A lo anterior se suman otros factores que también explican la aparente ausencia de liderazgo político en el país. En primer lugar, desde que la política se redujo a una fórmula de transacción (de puestos, de favores, o de intereses) es mucho más difícil que surjan verdaderos líderes, aquellos que interpretan una coyuntura histórica, sentimientos colectivos, grandes problemáticas, o que buscan cambiar el status quo. “El clientelismo es la antítesis de liderazgo. Solo un líder sin ideas promueve la clientela, pues en vez de convencer y generar confianza, compra”, opina Álvaro Forero Tascón de la fundación Liderazgo y Democracia. Mutis añade que “López y Lleras representaban una partitura política, una interpretación integral de la sociedad, por lo cual sus grandes reformas encontraron respaldo. No era una votación a cambio de algo, mientras que ahora hay una compensación por el voto”. Es muy diciente que solo en las ciudades donde hay más cobertura y calidad en educación y donde existe una clase media fuerte, el voto de opinión le pueda competir al clientelismo, con resultados favorables como las victorias de Antanas Mockus y Sergio Fajardo, dos líderes independientes, alternativos y con proyección nacional.
Finalmente, no es un secreto que el servicio público sufre de un gran desprestigio a escala mundial.

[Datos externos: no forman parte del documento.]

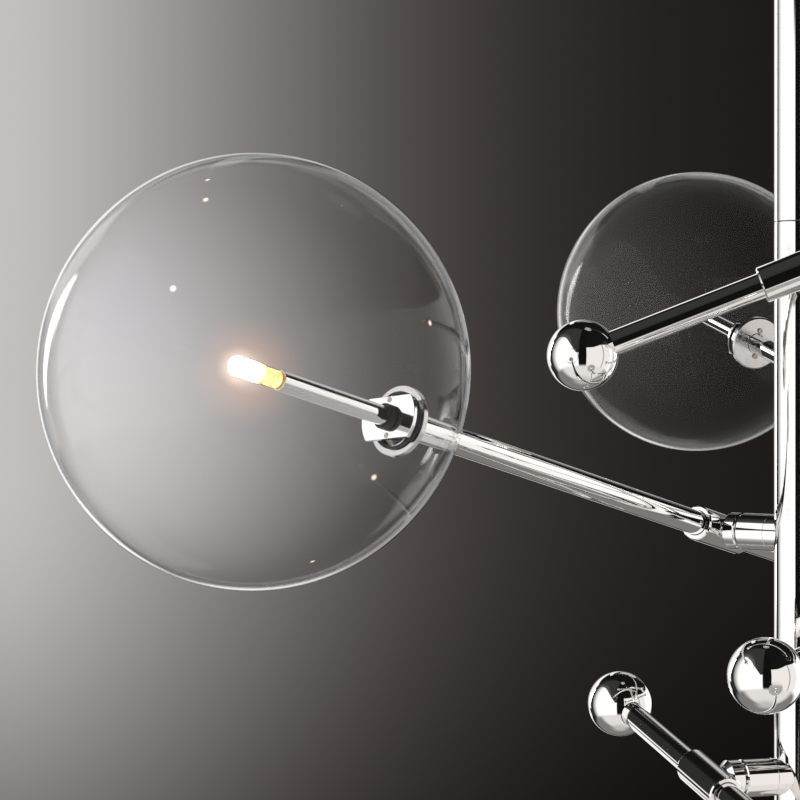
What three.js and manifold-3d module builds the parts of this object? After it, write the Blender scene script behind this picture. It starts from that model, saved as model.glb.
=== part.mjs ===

Según Barbara Kellerman, profesora de la Universidad de Harvard y experta en liderazgo, es una tendencia creciente y preocupante que los jóvenes más preparados no están interesados en la política. “Los reconocimientos y las recompensas son mayores en el sector privado mientras que la humillación y el castigo son mayores en el sector público. Ser un líder político fuerte y creativo es cada vez más difícil” dice.
En Colombia esa tendencia es cada día más palpable y preocupante. Hoy por hoy, la política es considerada una actividad desprestigiada, una profesión poco digna. Pocos jóvenes sueñan con arengar en la plaza pública y menos aún ven la política como una herramienta para lograr grandes cambios sociales. A muchos también les preocupa la baja remuneración y la lupa inclemente de los entes de control como la Fiscalía, la Procuraduría y la Contraloría aun cuando se tratan de hacer las cosas bien. Por todo lo anterior, y porque siempre hay más interés en mantener los privilegios de la clase política y conservar el status quo, como dice Carlos Caballero, de la Escuela de Gobierno de los Andes, “hay que ser héroe o mártir para estar en el servicio público.”
¿Está condenado entonces el país a ser gobernado por una misma élite? Las dinastías políticas seguirán existiendo –y hay algunas muy valiosas– pero solo una nueva generación con vocación de servicio podría oxigenar las democracias. Sin embargo, no existe una cultura de liderazgo público que cree espacios amplios y semilleros fértiles para que estas figuras nacientes florezcan sin importar su origen.